Your objective
Only the number is wanted: count the lines in the data with "piece" in them.

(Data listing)
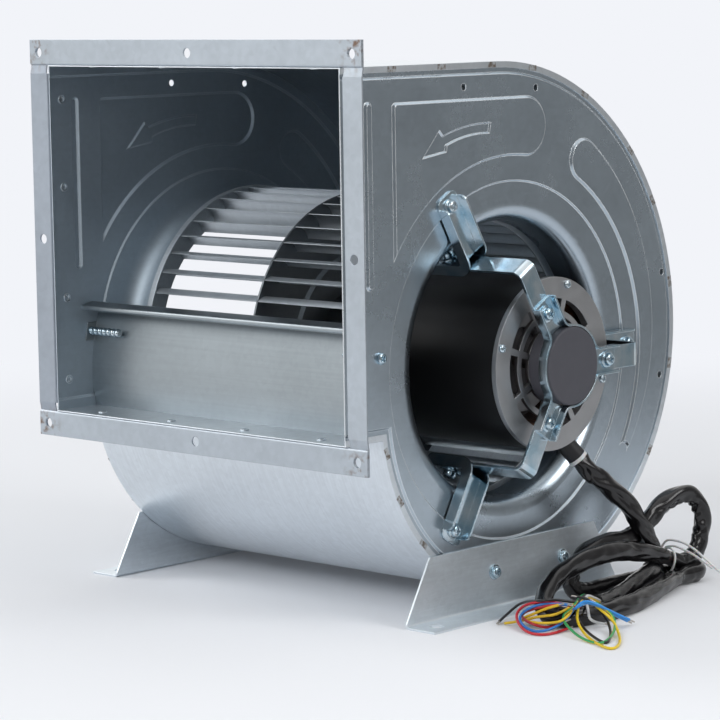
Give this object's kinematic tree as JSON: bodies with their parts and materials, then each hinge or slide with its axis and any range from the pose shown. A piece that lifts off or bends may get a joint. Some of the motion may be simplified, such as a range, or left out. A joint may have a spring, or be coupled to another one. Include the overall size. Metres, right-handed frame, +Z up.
{
  "type": "centrifugal blower",
  "caption": "Double-inlet centrifugal blower: scroll housing with a flanged rectangular outlet, forward-curved drum wheel and a motor hung in one inlet on bent arms.",
  "frame": {"origin": "centre of the feet's bolt pattern at the underside of the feet, below the shaft axis and midway between the side plates", "axes": "+X along the fan's shaft towards the motor side, +Y away from the outlet, which faces -Y, +Z up"},
  "size_m": [0.636, 0.4865, 0.5455],
  "materials": {
    "galvanised_sheet": "galvanised, satin",
    "galvanised_flange": "galvanised, satin",
    "zinc_plated_steel": "bright zinc plating with a blue tint",
    "black_painted_steel": "satin black paint",
    "cast_aluminium": "as cast",
    "black_rubber": "matt",
    "varnished_copper": "enamelled and varnished winding",
    "electrical_steel": "stacked sheet, lacquered",
    "bare_steel": "turned",
    "black_vinyl_sleeve": "glossy soft vinyl",
    "white_nylon": "translucent nylon",
    "conductor_insulation": "coloured vinyl insulation"
  },
  "bodies": {
    "housing": {"side_plate_motor_side": "galvanised_sheet", "side_plate_far_side": "galvanised_sheet", "scroll_wrap": "galvanised_sheet", "cutoff_plate": "galvanised_sheet", "outlet_flange_top": "galvanised_flange", "outlet_flange_bottom": "galvanised_flange", "outlet_flange_motor_side": "galvanised_flange", "outlet_flange_far_side": "galvanised_flange", "foot_motor_side": "galvanised_sheet", "foot_far_side": "galvanised_sheet", "foot_screws": "zinc_plated_steel", "cutoff_screws": "zinc_plated_steel", "arm_bracket_upper": "zinc_plated_steel", "arm_bracket_lower": "zinc_plated_steel", "arm_bracket_rear": "zinc_plated_steel", "bracket_screws": "zinc_plated_steel", "grommets": "black_rubber", "grommet_bolts": "zinc_plated_steel", "grommet_nuts": "zinc_plated_steel", "motor_arm_upper": "zinc_plated_steel", "motor_arm_lower": "zinc_plated_steel", "motor_arm_rear": "zinc_plated_steel", "motor_clamp_ring": "zinc_plated_steel", "clamp_bolts": "zinc_plated_steel", "clamp_nuts": "zinc_plated_steel", "motor_shell": "black_painted_steel", "motor_end_shield_outer": "cast_aluminium", "motor_end_shield_inner": "cast_aluminium", "end_shield_screws": "zinc_plated_steel", "hub_cap": "black_rubber", "stator_core": "electrical_steel", "stator_windings": "varnished_copper", "bearing_outer_rings": "bare_steel", "lead_boot": "black_rubber", "lead_collar": "white_nylon", "lead_sleeve": "black_vinyl_sleeve", "lead_hank_front": "black_vinyl_sleeve", "lead_hank_back": "black_vinyl_sleeve", "lead_tie": "white_nylon", "lead_conductors": "conductor_insulation"},
    "rotor": {"wheel_blades": "galvanised_sheet", "wheel_centre_disc": "galvanised_sheet", "wheel_hub": "bare_steel", "hub_set_screw": "zinc_plated_steel", "wheel_end_ring_motor_side": "galvanised_sheet", "wheel_end_ring_far_side": "galvanised_sheet", "motor_shaft": "bare_steel", "rotor_core": "electrical_steel", "rotor_end_rings": "cast_aluminium", "bearing_inner_rings": "bare_steel"}
  },
  "joints": [
    {"name": "wheel_spin", "type": "hinge", "parent": "housing", "child": "rotor", "pos_m": [0, 0, 0.236], "axis": [1, 0, 0], "continuous": true}
  ]
}
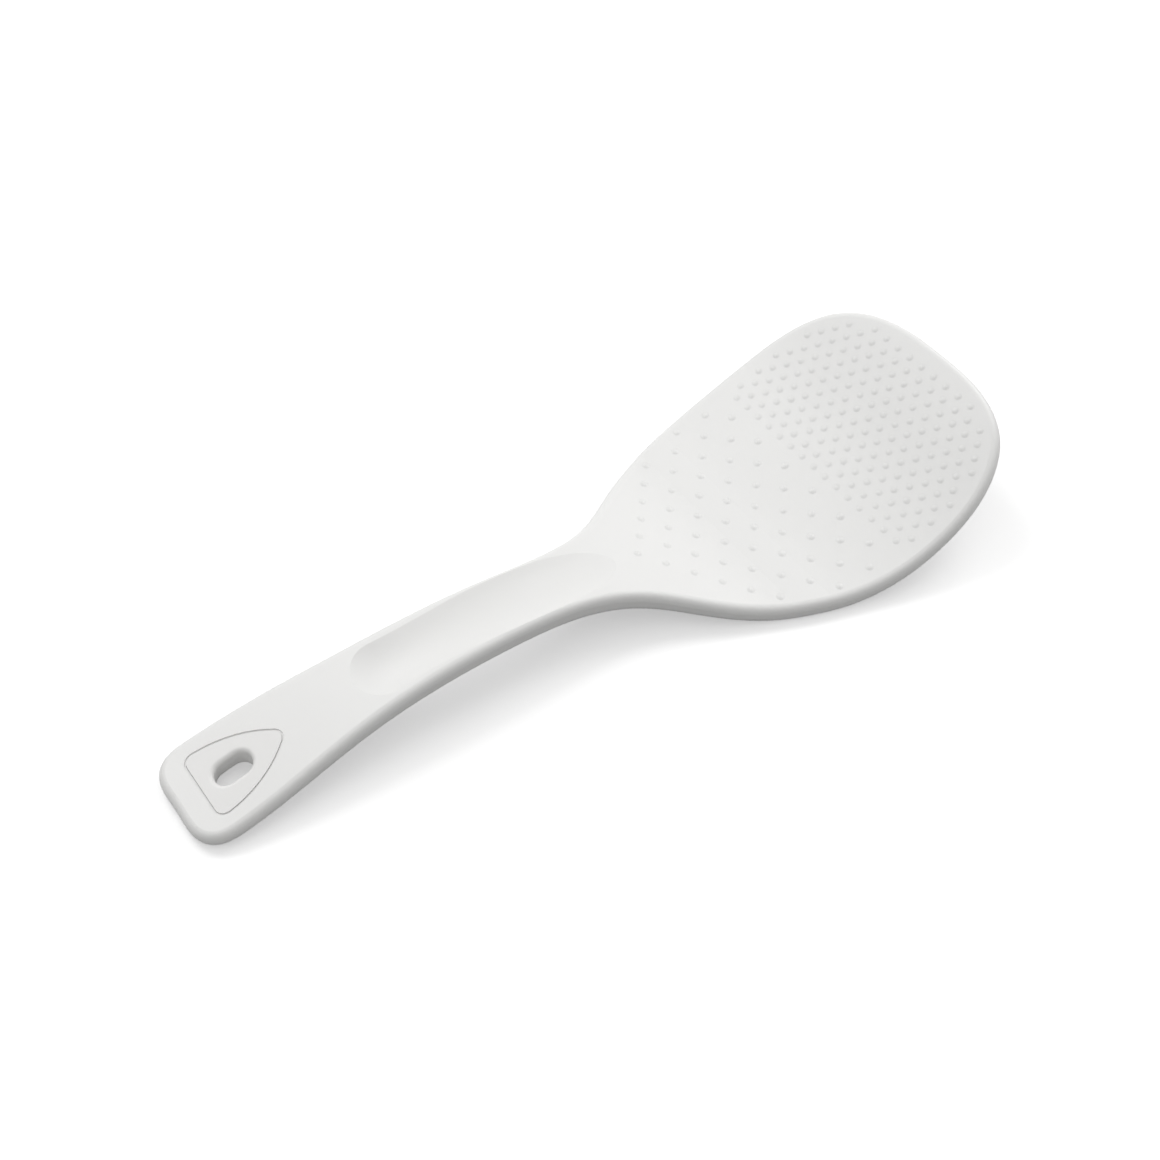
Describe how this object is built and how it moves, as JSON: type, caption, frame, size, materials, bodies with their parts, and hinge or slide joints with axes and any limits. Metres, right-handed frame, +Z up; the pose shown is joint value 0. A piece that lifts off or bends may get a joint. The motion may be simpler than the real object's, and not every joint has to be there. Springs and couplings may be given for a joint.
{
  "type": "rice paddle",
  "caption": "Moulded rice paddle with an arched handle, a scooped blade studded with non-stick nubs, and a slotted hang hole in a pointed panel at the handle's end.",
  "frame": {"origin": "middle of the bottom of the box, with the paddle lying as it rests on a table", "axes": "+X runs along the paddle from the handle end to the blade's tip, +Z is up out of the side that holds rice, and +Y completes the right-handed frame across the blade"},
  "size_m": [0.1941, 0.07, 0.0247],
  "materials": {
    "white_plastic": "satin",
    "panel_plastic": "satin"
  },
  "bodies": {
    "root": {"paddle_body": "white_plastic", "hang_hole_panel": "panel_plastic", "open_nubs": "white_plastic", "close_nubs": "white_plastic"}
  },
  "joints": []
}
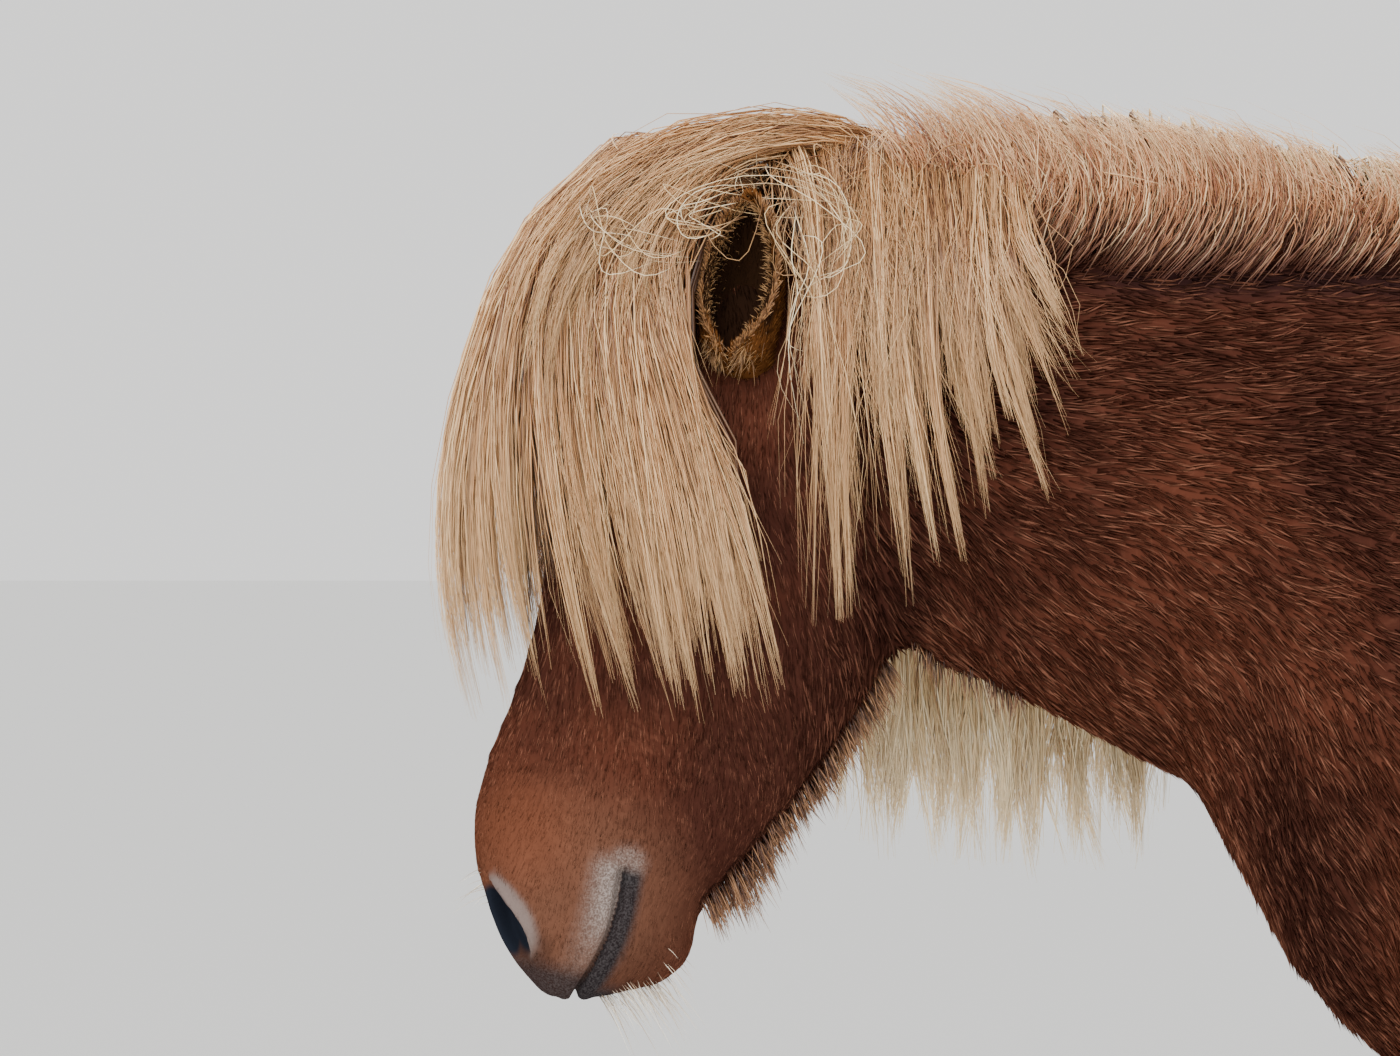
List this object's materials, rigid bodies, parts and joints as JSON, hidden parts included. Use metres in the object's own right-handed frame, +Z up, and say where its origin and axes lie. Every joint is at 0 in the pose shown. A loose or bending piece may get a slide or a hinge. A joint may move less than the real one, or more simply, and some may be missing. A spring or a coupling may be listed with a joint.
{
  "type": "icelandic horse",
  "caption": "Life-size Icelandic horse standing still, neck level and head hanging, with a chestnut coat and a thick flaxen mane, forelock and tail.",
  "frame": {"origin": "on the ground below the middle of the body, in the middle plane", "axes": "+Z up, -X the way the horse looks, -Y its left side"},
  "size_m": [2.051, 0.5306, 1.4375],
  "materials": {
    "coat": "short chestnut hair with a soft sheen",
    "dark_coat": "short dark hair on the ears",
    "muzzle": "short hair on the face, bare skin at the lips and nostrils",
    "mane": "long flaxen hair",
    "horn": "satin hoof horn",
    "eye": "wet dark eye"
  },
  "bodies": {
    "root": {"head": "muzzle", "neck": "coat", "torso": "coat", "foreleg_left": "coat", "foreleg_right": "coat", "hindleg_left": "coat", "hindleg_right": "coat", "hoof_fore_left": "horn", "hoof_fore_right": "horn", "hoof_hind_left": "horn", "hoof_hind_right": "horn", "ear_left": "dark_coat", "ear_right": "dark_coat", "eye_left": "eye", "eye_right": "eye", "tail": "mane"}
  },
  "joints": []
}
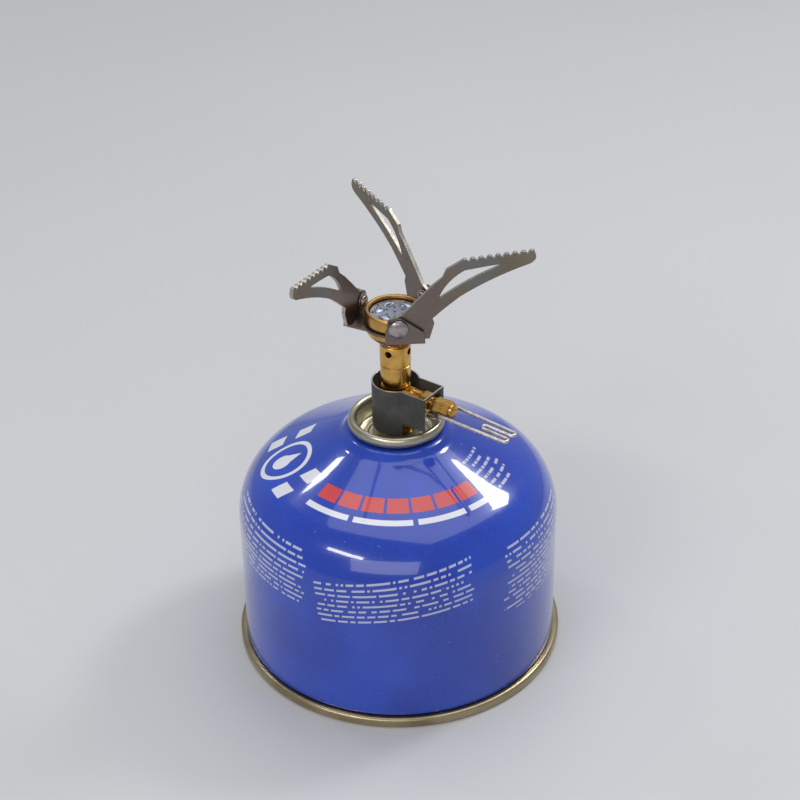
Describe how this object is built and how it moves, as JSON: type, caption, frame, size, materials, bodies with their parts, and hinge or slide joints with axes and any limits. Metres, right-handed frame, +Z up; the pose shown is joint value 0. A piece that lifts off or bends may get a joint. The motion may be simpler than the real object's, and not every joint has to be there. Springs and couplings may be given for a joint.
{
  "type": "camping stove",
  "caption": "Folding gas burner with toothed swing-up pot supports, screwed onto a domed screw-valve gas canister, with a needle valve turned by a wire handle.",
  "frame": {"origin": "centre of the canister's foot ring, on the surface it stands on", "axes": "+Z up along the canister and burner axis; +X roughly along the first pot support; the control valve points to azimuth -36.5 degrees"},
  "size_m": [0.11, 0.11, 0.1504],
  "materials": {
    "lacquer": "gloss lacquer",
    "tinplate": "lacquered tinplate",
    "cup": "semi-bright",
    "brass": "turned",
    "steel": "satin",
    "tinted_steel": "heat tinted",
    "dark_steel": "satin",
    "rubber": "matt",
    "bronze": "sintered"
  },
  "bodies": {
    "canister": {"canister_shell": "lacquer", "canister_base": "tinplate", "base_seam": "tinplate", "valve_cup": "cup", "canister_valve_body": "brass", "canister_valve_gasket": "rubber", "canister_valve_spring": "steel", "canister_valve_housing": "tinplate"},
    "valve_plunger": {"canister_valve_stem": "brass"},
    "seal_carrier": {"socket_seal": "rubber"},
    "stove": {"screw_socket": "brass", "depressor_pin": "brass", "gas_filter": "bronze", "valve_block": "brass", "spindle_seal": "rubber", "gland_nut": "brass", "spindle_clip": "steel", "gas_jet": "brass", "valve_shroud": "dark_steel", "jet_tube": "brass", "mixing_tube": "brass", "burner_cup": "brass", "burner_rim": "brass", "burner_plate": "steel", "burner_gauze": "bronze", "support_bracket": "tinted_steel", "pivot_rivet_1": "steel", "pivot_rivet_2": "steel", "pivot_rivet_3": "steel", "pivot_washer_1": "steel", "pivot_washer_2": "steel", "pivot_washer_3": "steel"},
    "spindle": {"valve_spindle": "brass"},
    "control": {"control_knob": "brass"},
    "handle": {"wire_handle": "steel"},
    "support_1": {"pot_support_1": "tinted_steel"},
    "support_2": {"pot_support_2": "tinted_steel"},
    "support_3": {"pot_support_3": "tinted_steel"}
  },
  "joints": [
    {"name": "valve_plunger_press", "type": "slide", "parent": "canister", "child": "valve_plunger", "axis": [0, 0, 1], "range_m": [-0.0008, 0], "stiffness_N_per_m": 300, "springref_m": 0.002, "deforming": ["canister_valve_spring"]},
    {"name": "stove_lift", "type": "slide", "parent": "canister", "child": "seal_carrier", "axis": [0, 0, 1], "range_m": [0, 0.00454]},
    {"name": "stove_unscrew", "type": "hinge", "parent": "seal_carrier", "child": "stove", "pos_m": [0, 0, 0.0871], "axis": [0, 0, 1], "range_deg": [0, 1800]},
    {"name": "spindle_travel", "type": "slide", "parent": "stove", "child": "spindle", "axis": [0.8039, -0.5948, 0], "range_m": [-0.00088, 0.00017]},
    {"name": "control_turn", "type": "hinge", "parent": "spindle", "child": "control", "pos_m": [0.01535, -0.01136, 0.095], "axis": [0.8039, -0.5948, 0], "range_deg": [-450, 90]},
    {"name": "handle_fold", "type": "hinge", "parent": "control", "child": "handle", "pos_m": [0.01535, -0.01136, 0.0942], "axis": [-0.5948, -0.8039, 0], "range_deg": [-45, 90]},
    {"name": "pot_support_1_fold", "type": "hinge", "parent": "stove", "child": "support_1", "pos_m": [0.00097, -0.01197, 0.1255], "axis": [0.048, -0.9988, 0], "range_deg": [0, 80]},
    {"name": "pot_support_2_fold", "type": "hinge", "parent": "stove", "child": "support_2", "pos_m": [0.00988, 0.00683, 0.1255], "axis": [0.841, 0.541, 0], "range_deg": [0, 80]},
    {"name": "pot_support_3_fold", "type": "hinge", "parent": "stove", "child": "support_3", "pos_m": [-0.01085, 0.00514, 0.1255], "axis": [-0.889, 0.4579, 0], "range_deg": [0, 80]}
  ],
  "couplings": [
    {"joint": "stove_lift", "follows": "stove_unscrew", "m_per_rad": 0.00014435},
    {"joint": "control_turn", "follows": "spindle_travel", "rad_per_m": 8976}
  ]
}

Response to this exercise
4